Wheelchair ramp and handicapped parking space serving a commercial office building complex. People with disabilities want enhanced accessibility features in the national parks, too. Photo by Maksim via Wikipedia.

In 1999, the National Park Service began making National Accessibility Achievement Awards to recognize outstanding accomplishments in architectural design, program design, and sustained efforts to improve accessibility for persons with disabilities. A decade later, the National Accessibility Achievement Awards remain an important tool for promoting and publicizing improved accessibility in the national parks.

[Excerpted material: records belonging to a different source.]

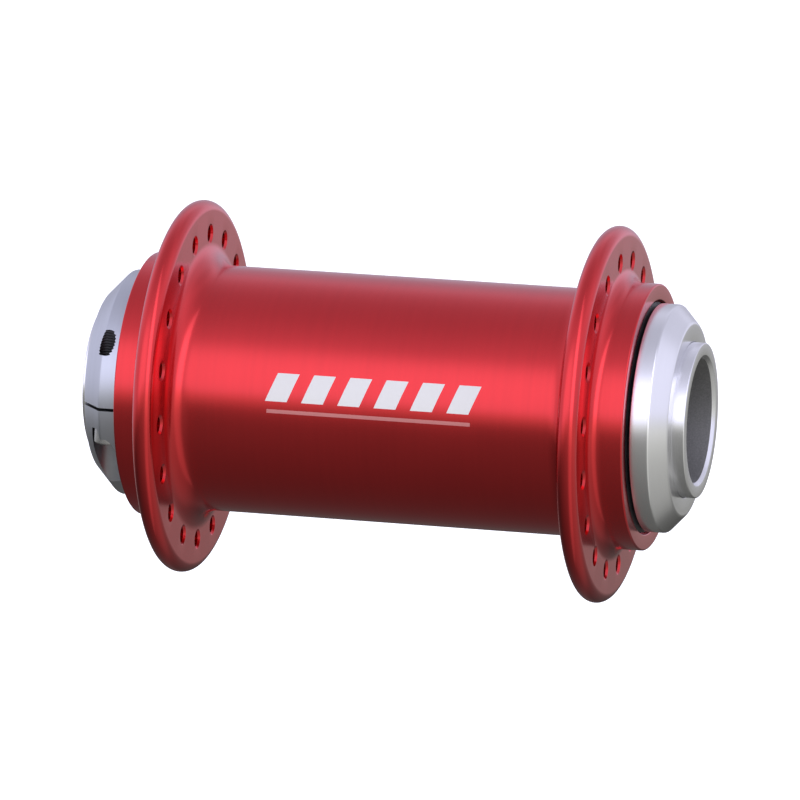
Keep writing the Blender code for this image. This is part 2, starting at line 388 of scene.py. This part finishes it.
# Tool marks on turned metal: how many to the metre, and how deep
FINE_MARKS_PER_M = 5200.0
COARSE_MARKS_PER_M = 900.0
BLAST_GRAINS_PER_M = 5200.0
CLOUDS_PER_M = 60.0
FINE_MARK_M = 0.8e-6
COARSE_MARK_M = 1.6e-6
BLAST_GRAIN_M = 0.8e-6
ROUGHNESS_BY_MARK = 0.025
ROUGHNESS_BY_CLOUD = 0.015
COAT_ROUGHNESS = 0.15

MARK_COLOUR = (0.6, 0.6, 0.565)
MARK_METAL_LOSS = 0.9
MARK_ROUGHENING = 0.25


def turned_metal(name, colour, darker, roughness, coat, edge_tint=(1.0, 1.0, 1.0), mark=False):
    """A lathe-turned, blasted and anodised metal: fine tool marks, slow tone drift, clear oxide over all."""
    n = Nodes(bpy.data.materials.new(name))
    radius = n.radius()
    fine = n.noise(n.lathe_place(FINE_MARKS_PER_M, radius), 1.0, 2.0, 0.6)
    coarse = n.noise(n.lathe_place(COARSE_MARKS_PER_M, radius, 12.0), 1.0, 3.0, 0.55)
    blast = n.noise(n.place, BLAST_GRAINS_PER_M, 2.0, 0.6)
    cloud = n.noise(n.place, CLOUDS_PER_M, 3.0, 0.5)
    tone = n.math('ADD', n.math('MULTIPLY', coarse, 0.55), n.math('MULTIPLY', cloud, 0.45))
    base = n.mix(n.ramp(tone, 0.3, 0.7), darker, colour)
    by_mark = n.ramp(
        fine, 0.25, 0.75, roughness - ROUGHNESS_BY_MARK, roughness + ROUGHNESS_BY_MARK, smooth=False)
    rough = n.math('ADD', by_mark, n.ramp(cloud, 0.3, 0.7, -ROUGHNESS_BY_CLOUD, ROUGHNESS_BY_CLOUD))
    metallic = 1.0
    if mark:
        inside = etched_mark(n, radius)
        base = n.mix(inside, base, MARK_COLOUR)
        rough = n.math('ADD', rough, n.math('MULTIPLY', inside, MARK_ROUGHENING))
        metallic = n.math('SUBTRACT', 1.0, n.math('MULTIPLY', inside, MARK_METAL_LOSS))
    n.shader.inputs["Specular Tint"].default_value = (*edge_tint, 1.0)
    n.shader.inputs["Coat Weight"].default_value = coat
    n.shader.inputs["Coat Roughness"].default_value = COAT_ROUGHNESS
    normal = n.bump(coarse, COARSE_MARK_M, n.bump(fine, FINE_MARK_M))
    return n.finish(base, rough, n.bump(blast, BLAST_GRAIN_M, normal), metallic)


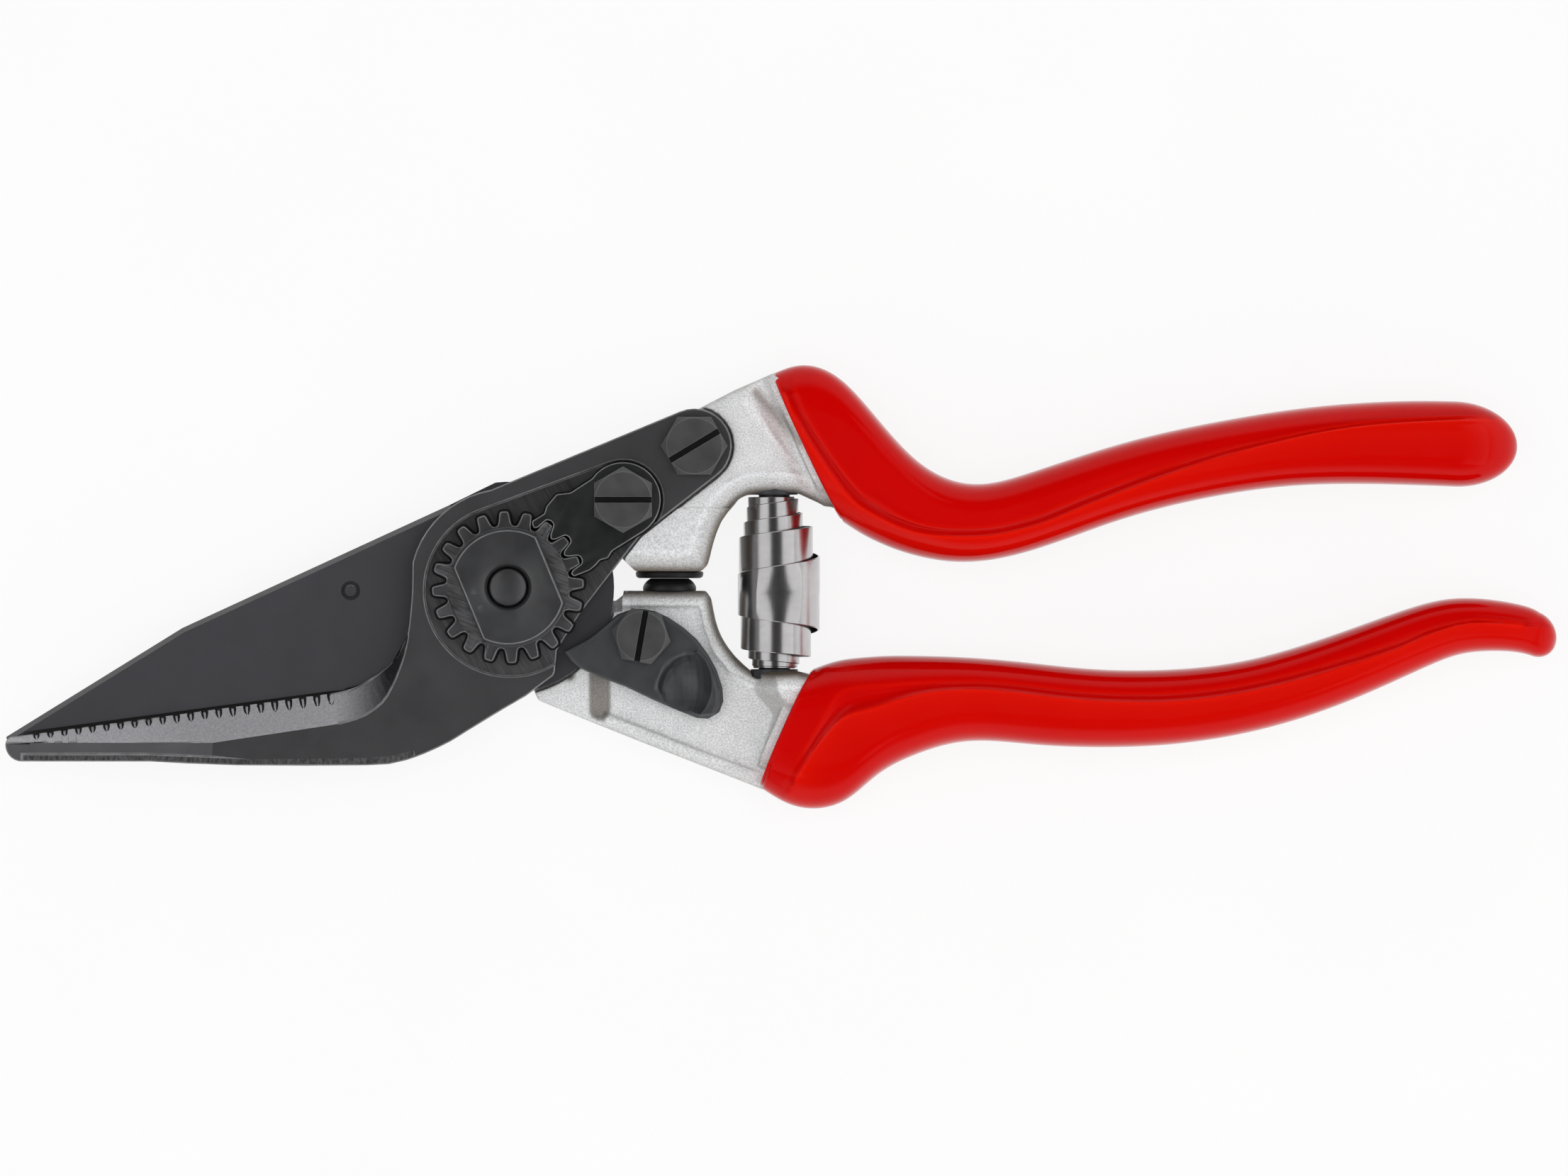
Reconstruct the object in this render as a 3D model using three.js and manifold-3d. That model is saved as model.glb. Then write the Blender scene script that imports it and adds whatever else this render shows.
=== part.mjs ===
// One-hand trimming shears on the body of a pruning shear, in millimetres, +Z up.
// The origin is on the pivot axis, on the face of the bolt head that the shears lie on.
// +X runs to the grips, -X to the jaws, and +Z faces the side with the adjusting nut.
// The jaws are shut. The upper handle carries the serrated counter-blade in front, and the
// lower handle carries the cutting blade behind it, as the crossing levers of such shears do.
import * as THREE from 'three';
import { mergeVertices } from 'three/addons/utils/BufferGeometryUtils.js';
import Module from 'manifold-3d';

const wasm = await Module();
wasm.setup();

// Layers, counted up from the table
const boltHeadHeight = 2.2;
const pivotDiscThickness = 3.8;
const cuttingBladeThickness = 3.2;
const counterBladeThickness = 4;
const runningGap = 0.2;
const fitGap = 0.25;
const seatGap = 0.3;
const overrun = 3;

// Jaws, from the pivot to the tip
const jawReach = 74.3;
const jawDrop = 26.3;
const jawTipThickness = 2.3;
const jawTipRadius = 2.45;
const edgeLand = 0.6;
const serrationPitch = 2.09;
const serrationCount = 22;
const serrationRadius = 0.48;
const serrationLength = 1.6;
const keelBevelWidth = 1.1;
const keelBevelDepth = 0.5;
const spineBevelWidth = 0.7;
const spineBevelDepth = 0.7;
const cuttingBevelWidth = 5;
const cuttingBevelLand = 0.4;
const dimpleRadius = 1.43;
const dimpleDepth = 0.9;

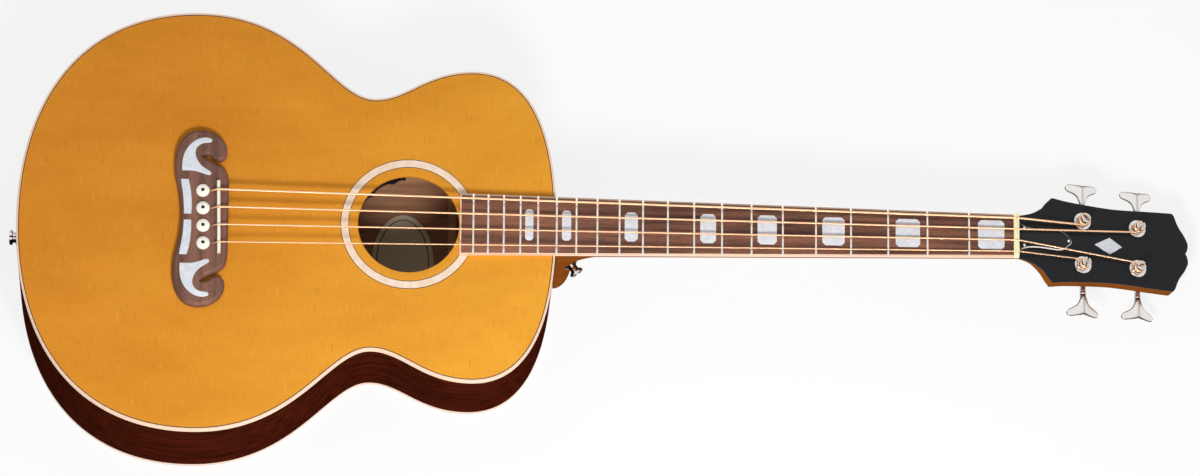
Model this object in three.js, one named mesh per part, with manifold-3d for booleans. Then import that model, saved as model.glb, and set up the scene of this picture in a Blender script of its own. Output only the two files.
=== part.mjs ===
// Four-string acoustic bass guitar with a jumbo body, modelled in millimetres as separate pieces.
// Each piece is made in the soundboard's frame: x from tail to head, y to the bass side, z out of the top.
// The whole guitar is then laid on its back, the way it rests on a bench.
import * as THREE from "three";
import { mergeVertices } from "three/addons/utils/BufferGeometryUtils.js";
import Module from "manifold-3d";

const wasm = await Module();
wasm.setup();
const { PI, sin, cos, tan, atan, acos, abs, hypot, sqrt, floor } = Math;

// Scale and body
const scaleLength = 774.7;
const fretCount = 20;
const jointFret = 15;
const bodyLength = 528.8;
const lowerHalfWidth = 215.2;
const waistHalfWidth = 129.6;
const upperHalfWidth = 160.2;
const tailDepth = 138;
const heelDepth = 106;
const backArch = 4;
const backFlatHalf = 40;

// The body's outline from the tail: where each bout lies, and how far the handles of its curves reach
const boutPlaceShares = [0.3335, 0.6593, 0.8451];
const handleShares = [0.597, 0.644, 0.593, 0.2335, 0.32, 0.492, 0.756, 0.541];
const outlineSteps = 7;
const taper = atan((tailDepth - heelDepth) / bodyLength);

// Clearances: a glued seam, a running fit, and how far a cutter runs past what it cuts
const seam = 0.3;
const running = 0.3;
const overrun = 5;
const weld = 1e-4;

// Plates, ribs and trim of the body
const soundboardThickness = 3.4;
const backThickness = 4;
const ribThickness = 3.2;
const bindingWidth = 2;
const bindingHeight = 6.5;
const liningWidth = 6.5;
const liningTipWidth = 2.5;
const liningHeight = 13;
const soundholeRadius = 49.5;
const soundholeToBoard = 0.5;
const rosetteInner = 58.5;
const rosetteOuter = 66.8;
const rosetteThickness = 1.4;

// Blocks and braces
const braceToNeckBlock = 13;
const neckBlockHalfWidth = 52;
const tailBlockLength = 34;
const tailBlockHalfWidth = 46;
const braceWidth = 8;
const braceHeight = 15;
const braceTipHeight = 4;
const braceTipLength = 55;
const crossHalfAngle = 0.803;
const crossToPreamp = 2.4;
const transverseToBoardEnd = 20;
const bridgePlateLength = 56;
const bridgePlateToBrace = 17;
const bridgePlateThickness = 3;
const backBraceShares = [0.24, 0.5, 0.811];

// Neck, heel and headstock
const neckJointGap = 0.3;
const nutHalfWidth = 21.75;
const boardEndHalfWidth = 31.4;
const boardPastLastFret = 13.3;
const boardThickness = 6;
const boardCrownRadius = 305;
const neckDepthAtNut = 15;
const neckDepthAtHeel = 18.5;
const neckProfileSteps = 10;
const heelHalfWidth = 29.3;
const heelReachAtCap = 18.5;
const heelReachAtNeck = 78;
const heelToBack = 1;
const heelSteps = 12;
const tenonLength = 24;
const tenonNeckHalfWidth = 14;
const tenonTipHalfWidth = 18;
const tenonDepth = 74;
const headAngle = 0.2443;
const headLength = 177.6;
const headHalfWidth = 43.7;
const headThickness = 15;
const headFaceRise = 2;
const veneerThickness = 1;
const fretWidth = 2.4;
const fretHeight = 1.1;
const nutThickness = 5.4;
const nutAboveStrings = 0.4;

// Truss rod and its cover
const rodRadius = 2.6;
const rodBelowBoard = 5.5;
const rodFromHeel = 22;
const rodHexAcross = 7;
const rodHexLength = 11;
const coverLength = 54.6;
const coverHalfWidth = 13.2;
const coverThickness = 2;
const coverBevel = 0.7;

// Bridge, saddle and pins
const bridgeHalfLength = 90.4;
const bridgeWidth = 54.8;
const bridgeHeight = 8.5;
const bridgeBevel = 1.5;
const bridgeFrontToSaddle = 9.4;
const compensation = 5.2;
const saddleLength = 74;
const saddleWidth = 3.4;
const saddleSlant = 0.027;
const saddleSlotDepth = 4.5;
const saddleTop = 12.6;
const pinToSaddle = 15.4;
const pinHeadRadius = 6.75;
const pinHeadHeight = 3.6;
const pinTopRadius = 2.9;
const pinTipRadius = 2.1;
const pinLength = 24;
const pinToString = 4.6;

// Strings: radius of each from the lowest pitch to the highest, and their spread at saddle and nut
const stringRadii = [1.15, 0.95, 0.8, 0.65];
const saddleSpacing = 18;
const nutSpacing = 11.4;
const actionAtNut = 0.7;
const stringSides = 6;
const ballRadius = 2;
const ballLength = 4.4;
const windingStepsPerTurn = 24;
const windingGap = 0.5;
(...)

The Park Service presented its first four awards in FY 1999. Since then, the program has evolved to recognize a wider range of outstanding achievement in accessibility improvement. The award program now has a seven-category configuration that includes:

• Sustained Park Achievement
• Programmatic Achievement
• Accessibility Leadership
• Volunteer Service
• Accessible Design Achievement (Architectural)
• Accessible Design Achievement (Exhibits and Waysides)
• Accessible Website Achievement

The number of awards varies each year depending on the categories in which nominations are received and the number of outstanding candidates nominated. In addition to the category winners, the awards selection panel may designate nominees deserving “merit” or “special achievement” recognition.

More than 50 awards have been made to category winners since the program’s inception. Lists of the nominees and winners for years 2000 through 2007 can be accessed via this site.

If you peruse the 2000-2007 winners lists, you’ll notice that the awards panels have spread the awards around the system (repeat winners are scarce) and leaned heavily to parks in the cultural/historical “wing” of the Park System. I’m inclined to believe that latter bias exists not just because cultural/historical parks are far more numerous than nature-based ones, but also because they are more commonly situated in or close to cities (thus getting more day-trippers, and proportionately more people with disabilities), and are typically smaller (presumably making accessibility improvement projects more doable and more obviously beneficial).

The call for FY 2008 award nominations yielded 14 nominees in four categories:

1. Sustained Park Accessibility Achievement Award
Fort Vancouver National Historic Site
Saugus Iron Works National Historic Site

2. Programmatic Accessibility Achievement Award
Yosemite National Park - Deaf Services Program
Kenai Fjords National Park - A Video Podcast Series Using Closed Captioning to Improve Accessibility
Independence National Historical Park - Electronic Version of Accessibility Albums for Historic Buildings

3. Accessibility Leadership Achievement Award
Van Call, Maintenance Mechanic, Guadalupe Mountain National Park
Gary M. Robb, Executive Director (Retired), National Center on Accessibility, Indiana University
Yellowstone National Park - Accessibility Condition Asessments
Rocky Mountain National Park - Accessibility Condition Assessments

4. Volunteer Accessibility Achievement Award
None Submitted

5. Design Project Achievement Award (Architectural)
National Mall and Memorial Parks - Jefferson Memorial
Cumberland Gap National Historical Park
San Juan National Historic Site
Hopewell Furnace National Historic Site - Access to Historic Store
Arches National Park and Canyonlands National Park - Access to Campgrounds, Picnic Areas and Associated Parking

6. Design Project Achievement Award (Exhibits and Waysides)
None Submitted

7. Accessible Website Achievement Award
None Submitted

The NPS National Accessibility Achievement Awards Selection Panel will meet to review the nominations and select the FY 2008 winners. The five-member panel consists of professionals representing various areas of expertise in parks and recreation management and in accessibility for persons with disabilities.

The panel members vetting the current round of award nominations includes: Dave Park (Chair), Accessibility Management Program Manager, WASO; Sandy Weber, Interpretive Specialist, WASO; Maureen McCloskey, Director of Advocacy, Paralyzed Veterans of America; William Botten, Architect, United States Architectural and Transportation Barriers Compliance Board; and Cari Goetcheus, Historical Landscape Architect, Clemson University.

Good luck to all the nominees for this year’s National Accessibility Achievement Awards.